Панферов начал с того, что его пригласило в Англию правительство твердолобых консерваторов — как твердолобого советского коммуниста. Формально он поехал как депутат Верховного Совета СССР, но ведь есть и другие депутаты, помягче и полиберальней, а пригласили не их. Нет, он прямо о себе говорит, что ленинец-ортодокс и, стало быть, с точки зрения англичан — типичный образец заскорузлого большевика.
Принимали его с почетом, приставили к нему с Антониной Дмитриевной какого-то своего твердолобого: «тощой, живой, хорошо знает русский — наверное, эмигрант, а водил только по выигрышным местам». Панферову с Коптяевой (она немного говорит по-английски) удалось сбежать от «тощого» стража, и они поехали в Ист-Энд, район знаменитых лондонских трущоб, местечко отнюдь не парадное. Надо же познакомиться с тем, как живут простые англичане, народ, а не богачи. Приехали — боже ты мой! Улицы как улицы, двухэтажные домики с палисадничками и садиками, все чистенько, все опрятно, трущоб и в помине нет! Зашли в один из домиков. Живет кузнец Джонсон (или Джонс — точно не помню), пожилой, на пенсии, с ним жена, тоже старуха, оба веселые, хлопотливые, хозяйственные, пенсии хватает на двоих, две комнаты внизу, одна наверху, чистота — идеальная, довольство — полное!
— Да что же это такое, думаю? — с воодушевлением продолжал Панферов. — А ведь посади там секретаря райкома — и полный тебе коммунизм готов!

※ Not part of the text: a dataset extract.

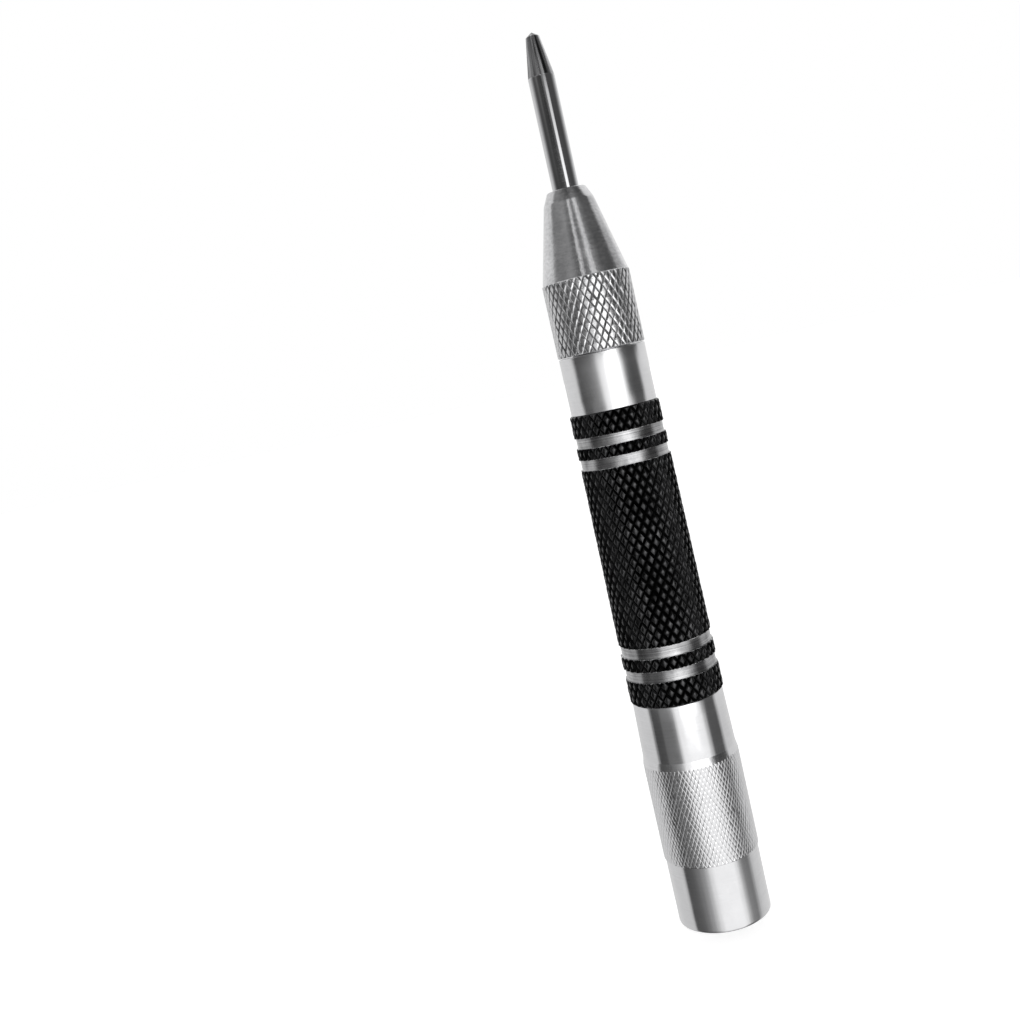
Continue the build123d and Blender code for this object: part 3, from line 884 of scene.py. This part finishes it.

Саша Малый, до войны побывавший в Германии и Америке и видевший своими глазами и фасад, и задворки западного образа жизни, слушая Панферова, все время посмеивался. И временами делал это так неприлично открыто, что я сердито толкал его ногой: ставишь, мол, меня в неудобное положение. А Бабаевский после речи Панферова одновременно со вздохом и улыбкой — сказал мне:
— Понял теперь, почему не позвали стенографистов? Федора Ивановича порой так заносит, что никакая бумага не стерпит записи.
Вскоре после этого отчета Панферова о его поездке в Англию мне велели явиться на заседание редколлегии.
Я сидел в приемной, ожидая вызова, когда в комнату вошел пожилой мужчина и присел рядом со мной.
— Вы к Федору Ивановичу? — спросил он. — Я тоже. Скажите, вы писатель? Нет, такой фамилии не слышал. Вы член Союза писателей? Недавно вступили? Я тоже член Союза, но вступил давно, даже очень, мой билет подписывал сам Горький — так давно это было, я уже забывать начал, столько лет назад. Фамилия моя Каган Абрам Яковлевич, вот такая фамилия, не слышали? Да, меня мало знают, я не обижаюсь, что не слышали, не извиняйтесь, это же так понятно: не слышали — и все! Я свои заслуги не демонстрирую — зачем, какие заслуги? Между прочим, я написал роман о Рабиновиче, хороший роман, можете мне поверить, о Рабиновиче еще так не писали. Вы слышали о Рабиновиче?
— Если это не Шолом-Алейхем, то не слышал.